About 28 percent of the 253 respondents said they were likely to set up sales of manufacturing operations in cities they were not already in such as Tianjin, Wuhan and Dalian. Another 11 percent were working on feasibility studies but were unlikely to invest in new cities this year.

Last year, US-based Coca-Cola Company opened two bottling plants in east China’s Jiangxi province and northwest China’s Xinjiang Uygur autonomous region.

The 210 million yuan investment in the two regions reflects the beverage maker’s strategy of increasing geographic presence and enhancing its competitive edge in China’s market.

GETRAG (Jiangxi) Transmission Co Ltd, a Sino-German Joint Venture in Nanchang, capital of Jiangxi, has a 2-billion-yuan investment plan to push its output of transmissions for vehicles to 1 million by 2013, doubling the current 500,000.

The GETRAG Corporate Group (Germany) set up the firm with China’s Jiangling Motor Group in 2006, after finding out that the Jiangxi government offered preferential policies in project examination and approval, financial assistance and logistic services, said Wu Kai, vice president of the joint venture.
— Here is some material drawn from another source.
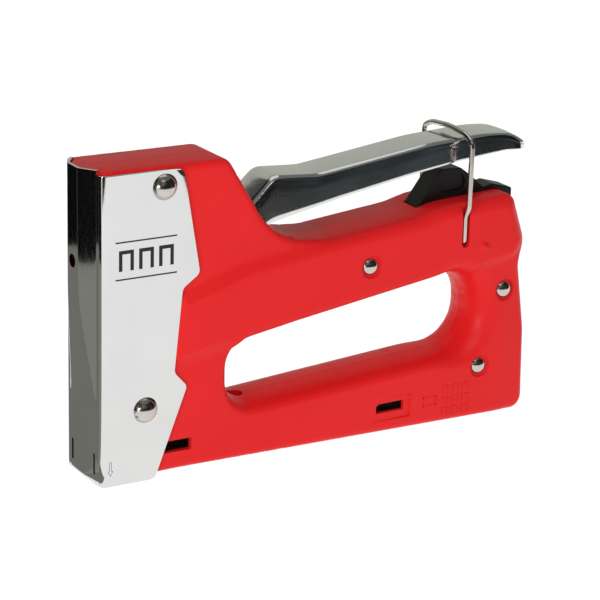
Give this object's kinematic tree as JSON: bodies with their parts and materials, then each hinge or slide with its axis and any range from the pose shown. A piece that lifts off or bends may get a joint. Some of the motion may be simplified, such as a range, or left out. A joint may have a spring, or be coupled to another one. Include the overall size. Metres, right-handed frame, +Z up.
{
  "type": "staple gun",
  "caption": "Hand staple gun with red moulded shells, a chromed nose cover, a chromed squeeze lever, a wire lock bail and a slide-out magazine.",
  "frame": {"origin": "middle of the tool's footprint, on the surface that it stands on", "axes": "+X from the nose to the rear, +Y across, +Z up; the nose faces -X"},
  "size_m": [0.1747, 0.033, 0.1082],
  "materials": {
    "red_abs": "moulded ABS, satin gloss",
    "chromed_sheet": "polished chrome plate over pressed steel",
    "bright_steel": "bright nickel-plated steel",
    "hardened_steel": "ground hardened steel",
    "spring_steel": "drawn spring wire, oiled",
    "phosphated_steel": "black phosphate on steel sheet",
    "zinc_steel": "bright zinc plate",
    "brass_bush": "turned brass",
    "rubber_pad": "moulded rubber",
    "black_nylon": "moulded nylon, fine grain"
  },
  "bodies": {
    "housing": {"left_shell": "red_abs", "right_shell": "red_abs", "nose_cover": "chromed_sheet", "nose_rivets": "bright_steel", "body_rivets": "bright_steel", "front_guide_plate": "hardened_steel", "driver_channel": "hardened_steel", "main_spring": "spring_steel", "spring_cap": "hardened_steel", "stop_pad": "rubber_pad", "lever_pivot_pin": "bright_steel", "lever_stop_insert": "black_nylon", "magazine_channel": "phosphated_steel", "lever_return_spring": "spring_steel"},
    "lever": {"lever": "chromed_sheet", "lifter_arm": "hardened_steel", "lever_rivet": "bright_steel", "lever_bushes": "brass_bush"},
    "hammer": {"plunger": "hardened_steel", "driver_blade": "hardened_steel", "plunger_pin": "bright_steel"},
    "bail": {"wire_bail": "bright_steel"},
    "magazine": {"magazine_rail": "zinc_steel", "pusher_rod": "bright_steel", "pusher_spring": "spring_steel", "magazine_end_cap": "black_nylon", "latch_pin": "bright_steel"},
    "pusher": {"pusher": "phosphated_steel"},
    "latch": {"magazine_latch": "bright_steel"}
  },
  "joints": [
    {"name": "lever_swing", "type": "hinge", "parent": "housing", "child": "lever", "pos_m": [-0.04158, 0, 0.076], "axis": [0, -1, 0], "range_deg": [-4.5, 22], "deforming": ["lever_return_spring"]},
    {"name": "hammer_drop", "type": "slide", "parent": "housing", "child": "hammer", "axis": [0, 0, 1], "range_m": [-0.0125, 0.0027], "deforming": ["main_spring"]},
    {"name": "bail_swing", "type": "hinge", "parent": "housing", "child": "bail", "pos_m": [0.05763, 0, 0.0666], "axis": [0, 1, 0], "range_deg": [0, 106], "deforming": ["wire_bail"]},
    {"name": "magazine_slide", "type": "slide", "parent": "housing", "child": "magazine", "axis": [1, 0, 0], "range_m": [0, 0.095]},
    {"name": "pusher_slide", "type": "slide", "parent": "magazine", "child": "pusher", "axis": [1, 0, 0], "range_m": [0, 0.075], "deforming": ["pusher_spring"]},
    {"name": "latch_press", "type": "hinge", "parent": "magazine", "child": "latch", "pos_m": [0.07992, 0, 0.0114], "axis": [0, -1, 0], "range_deg": [-8, 0]}
  ],
  "couplings": [
    {"joint": "hammer_drop", "follows": "lever_swing", "m_per_rad": -0.032}
  ]
}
In northern China’s less developed Inner Mongolia autonomous region, 53 foreign companies started business in 2009, bringing in 2.97 billion yuan in investment, up 12.1 percent as against the previous year, said Lu Erxi, director of the Commerce Administration of Inner Mongolia.

The cities of Hohhot, the regional capital, Baotou and Erdos, attract foreign manufacturers and power suppliers of electricity, gas and water, said Lu.

While many foreign investors are optimistic about business prospects in China, the first task for many second- and third-tier inland Chinese cities was to improve the industrial layout through good planning, said Cheng Biding, vice chairman of the Institute of Regional Economy.

Focus should not only be placed on the investment amount, said Zeng. What is more important is to maintain balanced development of various sectors in an effort to ensure sound economic growth, he stressed.